The legal issue is, as Post alleges, that many of the documents being uploaded to Course Hero and shared in paid subscriptions do not belong to Couse Hero. They belong to Post University, and those who uploaded them had no rights to do so – which puts Course Hero in the position of profiting from the legally protected work of others – in this case, Post University.
In many ways, it’s an updated Napster problem.
We’re not talking about a few pages here and there. According to the University’s challenge, as of 2021, Course Hero had more than “23,000 documents from 189 Departments at Post University” on its website. When I checked yesterday, the number was more than 53,000. That’s not abnormal. Course Hero has hundreds of thousands of user-uploaded documents from some schools and thousands of documents from thousands of schools.
It’s been a long, common understanding that many, if not most, of the documents accessible with a paid subscription to Course Hero were copyrighted by their creators and therefore not owned by Couse Hero.
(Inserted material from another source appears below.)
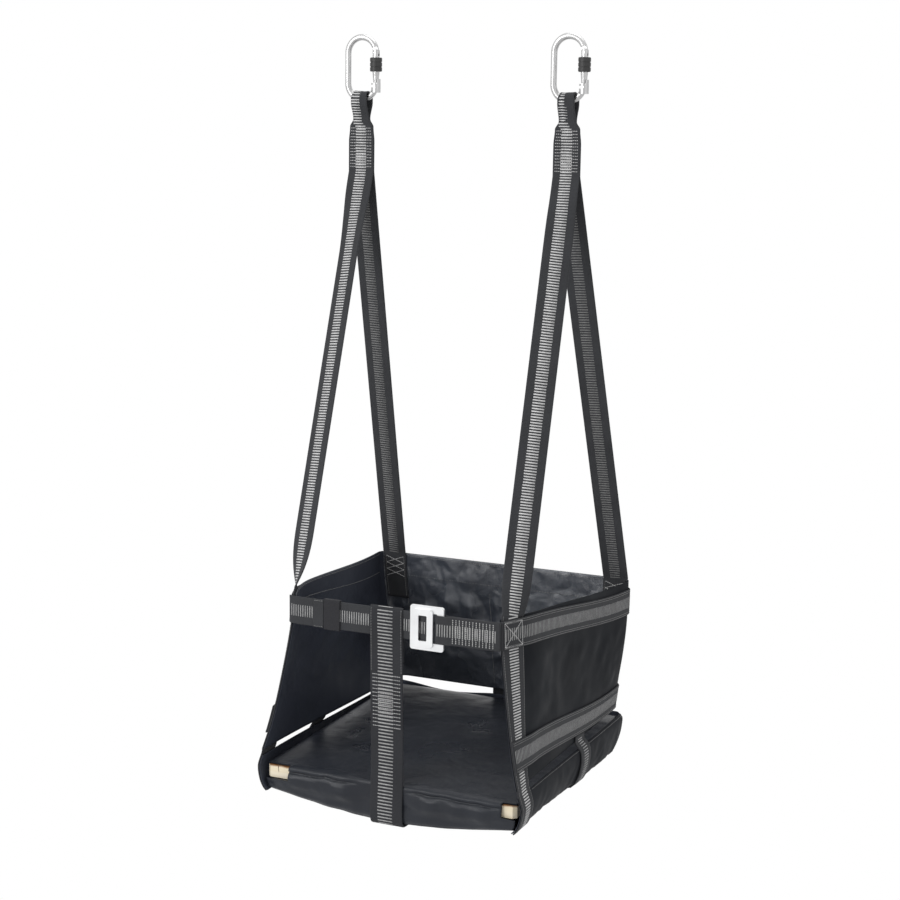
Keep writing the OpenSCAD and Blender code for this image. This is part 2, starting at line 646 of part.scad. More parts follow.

The problem in addressing it has always been that any given rights-holder may have only a handful of protected documents behind the company’s paywall and, if asked to, Course Hero would remove them as required. So, even if the number of protected documents being licensed by Course Hero was in the millions, they were fractured into thousands and thousands of individual rights-holders – usually the individual professors who made the tests or created the homework assignments.
But because Post University is a for-profit college, it holds all the rights to all the material created by its professors – all of it. So, instead of Course Hero having a few things owned by many individual professors at Post, they likely have thousands or many thousands of documents that are actually owned by a single owner, the school itself.
Complicating the issue is Course Hero keeps its uploaded and subscription-accessible materials blurred and behind the subscription paywall. But paid subscribers can only unblur thirty documents a month, and, as Post points out, that is kind of useless when you’re trying to see if thousands of your documents are being sold by someone other than you. And if you can’t see them, you can’t even insist that they be taken down.
According to the court documents, Post alerted Course Hero to the possible massive volume of copyright infringements and cited at least 99 examples of their protected materials available on the company’s platform. Course Hero removed the 99 documents but did nothing else, the documents and lawyers say. So, they sued and requested a jury trial, seeking compensation for the unauthorized use and sale of content they own.
What’s more, Post’s legal documents say that in blurring the content of the documents that non-subscribers can see, Course Hero modified or obscured the school’s clearly visible copyright notices, which the University says is a serious, separate legal issue. The school also says that Course Hero is using its trademarks without permission and is engaged in deceptive business practices.
But it’s the sheer volume of potential infringements that are noteworthy. In a written statement, lawyers for the University, “expressed their astonishment at the volume of infringing materials their teams have unearthed in the litigation.”
One of the school’s attorneys, Yonaton Aronoff of Harris St. Laurent & Wechsler LLP, told me, “Unauthorized copying is nothing new, but Course Hero’s business takes it to a shocking level, systematically capitalizing on content owned by others without their consent, facilitating violations of academic integrity across the higher education landscape. Academic integrity is a top priority for Post University, and our investigation has revealed a staggering number of infringements, amounting to tens of thousands of separate violations.”
Another lawyer for Post, Timothy Johnson of Getz Balich LLP, was equally pointed, saying, “Course Hero’s business model is fundamentally grounded in unauthorized use — it undermines academic integrity for students, deceives educators and parents, and, most egregiously, profits from the author’s work without permission.”
If Post can substantiate that there are thousands of violations, the liabilities can add up quickly because each individual violation carries its own penalty. And that’s not counting the other allegations.
But the real danger for Course Hero and similar academic file sharing sites is that if Post wins anything at all – monetary damages, access to Course Hero’s files, or even mass take-down actions – others are very likely to follow. Post University is, after all, just one school. And not even one with the most documents behind the Course Hero paywall. If other schools seek similar relief, or if academic publishers move to be compensated for the unauthorized use of their intellectual property, or if professors form a legal class and seek cumulative damages, it’s a different ballgame altogether.
Alternatively, Course Hero can decide that it wants to start reviewing and rejecting material from users that is clearly copyrighted. They never have. But if they started, that could perhaps shield them from the allegations of unfair and unjust use of protected materials, but it would likely deeply and permanently damage the company’s value proposition. Probably very few people, if any, would pay to see the documents that other students legally own, class notes for example.
As the legal complaint outlines, “the value of the Course Hero subscription service lies in providing access to infringing materials locked behind the paywall that are copyrighted materials.” Without those materials, the value and business model are very likely in question.
If you remember, the music file-sharing site Napster was destroyed by legal challenges over copyrights. eBay, another service powered by the contributions of its users, polices what it will allow people to buy and sell.
It’s not too speculative to predict that, if Post University has even an inch of success, Course Hero will have to do one, or become the other. If you’re Course Hero, or a business that sells similar academic products, neither is a good option.